The issue at hand is whether Paul should seek legal action against Film Flops for the injury he suffered when an intoxicated employee of the company poured hot coffee on him and caused him serious injury.

This case follows the rules of the laws on liability to establish whether Film Flops should compensate Paul for the injuries he suffered. There are two main types of liability, namely, liability in tort and contractual liability (Stone & Devenney 2015, p. 98). According to tortious liability, Film Flops is liable to pay Paul damages as the firm committed a tort for negligence. The fact that the firm allowed its employee to work when intoxicated knowing well that the employee in question would handle dangerous issues, such as hot coffee, is negligence on its part. For contractual liability, the fact that Paul entered into a contract with Film Flops forms part of the contractual liability that the company had in ensuring the safety of its clients. The difference between contractual liability and tortious liability is that liability in torts is provided in the law, while liability in a contract is provided by the terms of the contract.

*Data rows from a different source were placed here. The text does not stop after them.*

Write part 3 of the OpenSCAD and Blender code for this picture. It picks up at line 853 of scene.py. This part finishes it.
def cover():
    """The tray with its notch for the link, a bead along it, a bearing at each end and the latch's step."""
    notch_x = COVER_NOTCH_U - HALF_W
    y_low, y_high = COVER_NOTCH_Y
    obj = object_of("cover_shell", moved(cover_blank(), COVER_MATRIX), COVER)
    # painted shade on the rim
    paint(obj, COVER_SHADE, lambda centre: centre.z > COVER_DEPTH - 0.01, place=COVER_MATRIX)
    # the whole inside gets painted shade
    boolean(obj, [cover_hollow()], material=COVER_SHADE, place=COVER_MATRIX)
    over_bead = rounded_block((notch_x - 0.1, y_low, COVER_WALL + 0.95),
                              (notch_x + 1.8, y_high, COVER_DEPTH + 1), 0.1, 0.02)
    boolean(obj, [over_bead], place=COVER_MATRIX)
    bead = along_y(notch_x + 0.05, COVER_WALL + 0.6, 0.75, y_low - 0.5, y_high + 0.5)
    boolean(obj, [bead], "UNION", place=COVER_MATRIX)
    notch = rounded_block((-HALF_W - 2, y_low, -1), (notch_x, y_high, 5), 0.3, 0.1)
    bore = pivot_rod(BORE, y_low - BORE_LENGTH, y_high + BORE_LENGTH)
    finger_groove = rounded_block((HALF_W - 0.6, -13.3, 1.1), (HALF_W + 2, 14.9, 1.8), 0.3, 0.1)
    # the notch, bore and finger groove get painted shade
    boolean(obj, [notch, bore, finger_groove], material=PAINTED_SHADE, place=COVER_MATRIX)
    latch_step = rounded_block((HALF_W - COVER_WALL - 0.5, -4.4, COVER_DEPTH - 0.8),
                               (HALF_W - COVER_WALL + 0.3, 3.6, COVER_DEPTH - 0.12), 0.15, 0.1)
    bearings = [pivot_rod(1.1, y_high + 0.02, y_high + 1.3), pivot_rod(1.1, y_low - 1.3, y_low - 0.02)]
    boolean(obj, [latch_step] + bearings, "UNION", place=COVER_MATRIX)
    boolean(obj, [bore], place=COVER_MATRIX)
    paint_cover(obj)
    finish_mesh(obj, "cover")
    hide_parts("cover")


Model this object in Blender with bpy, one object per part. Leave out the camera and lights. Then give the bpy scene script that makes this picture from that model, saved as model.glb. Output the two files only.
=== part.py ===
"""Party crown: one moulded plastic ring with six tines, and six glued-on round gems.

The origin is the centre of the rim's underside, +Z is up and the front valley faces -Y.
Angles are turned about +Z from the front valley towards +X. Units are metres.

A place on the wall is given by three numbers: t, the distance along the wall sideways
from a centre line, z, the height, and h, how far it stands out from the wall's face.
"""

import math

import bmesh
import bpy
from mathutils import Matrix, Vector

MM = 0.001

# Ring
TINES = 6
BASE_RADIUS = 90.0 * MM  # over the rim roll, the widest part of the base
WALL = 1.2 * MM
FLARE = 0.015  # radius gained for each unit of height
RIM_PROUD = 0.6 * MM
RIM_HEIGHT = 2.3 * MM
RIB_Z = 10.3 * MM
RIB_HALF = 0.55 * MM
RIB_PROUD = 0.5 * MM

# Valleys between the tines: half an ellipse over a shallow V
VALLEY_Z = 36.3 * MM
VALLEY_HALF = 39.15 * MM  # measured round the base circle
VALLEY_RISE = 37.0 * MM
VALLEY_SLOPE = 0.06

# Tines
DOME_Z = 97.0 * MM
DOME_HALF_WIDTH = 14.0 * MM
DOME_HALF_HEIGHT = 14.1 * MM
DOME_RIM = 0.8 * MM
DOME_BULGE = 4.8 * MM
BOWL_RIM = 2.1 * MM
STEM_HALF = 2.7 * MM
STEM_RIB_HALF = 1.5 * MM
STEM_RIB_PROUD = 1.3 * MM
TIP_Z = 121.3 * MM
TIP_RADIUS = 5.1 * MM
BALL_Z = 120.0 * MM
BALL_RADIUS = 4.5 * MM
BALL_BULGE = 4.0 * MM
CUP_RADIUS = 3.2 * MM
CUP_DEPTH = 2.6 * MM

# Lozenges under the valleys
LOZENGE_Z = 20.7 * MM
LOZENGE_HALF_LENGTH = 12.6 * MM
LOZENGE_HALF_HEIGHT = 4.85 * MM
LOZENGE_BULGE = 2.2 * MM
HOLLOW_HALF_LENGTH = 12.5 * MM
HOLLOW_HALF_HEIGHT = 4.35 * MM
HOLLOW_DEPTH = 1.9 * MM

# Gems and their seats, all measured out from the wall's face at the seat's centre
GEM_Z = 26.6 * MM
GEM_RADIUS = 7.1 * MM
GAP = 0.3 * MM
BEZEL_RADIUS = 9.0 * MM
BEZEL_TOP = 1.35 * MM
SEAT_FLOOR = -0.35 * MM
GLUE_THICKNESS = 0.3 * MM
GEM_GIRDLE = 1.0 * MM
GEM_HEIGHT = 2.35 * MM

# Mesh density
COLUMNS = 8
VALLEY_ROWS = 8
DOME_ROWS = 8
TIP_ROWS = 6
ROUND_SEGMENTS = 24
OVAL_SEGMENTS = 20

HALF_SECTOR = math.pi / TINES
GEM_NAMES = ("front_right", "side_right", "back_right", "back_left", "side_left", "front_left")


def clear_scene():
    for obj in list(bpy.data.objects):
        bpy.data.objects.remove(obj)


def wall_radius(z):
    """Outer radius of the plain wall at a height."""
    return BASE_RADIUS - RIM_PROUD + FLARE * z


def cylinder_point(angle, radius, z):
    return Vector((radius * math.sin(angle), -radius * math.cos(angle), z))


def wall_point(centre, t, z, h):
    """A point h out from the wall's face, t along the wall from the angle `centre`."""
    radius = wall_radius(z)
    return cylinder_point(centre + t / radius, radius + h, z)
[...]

The nature of liability in negligence is that it banks on the nature of the tort. In this case, Film Flops is liable given that its employee was intoxicated and, therefore, careless. Vicarious liability stems from the fact that a party may be found guilty even if it did not commit the offense itself. In this case, Film Flops is vicariously liable though its employee committed the tort. The employee is the responsibility and agent of Film Flops; thus, the firm will be sued for the negligence of not ensuring the sobriety of its employees (Chandler & Brown 2007, p. 40).

The conclusion of this case is that Paul should go ahead with the suit against Film Flops given that there is strength in his allegations. While the company may state that it was an accident, the fact that it has been established that the employee was intoxicated is enough evidence of tortious liability against Film Flops.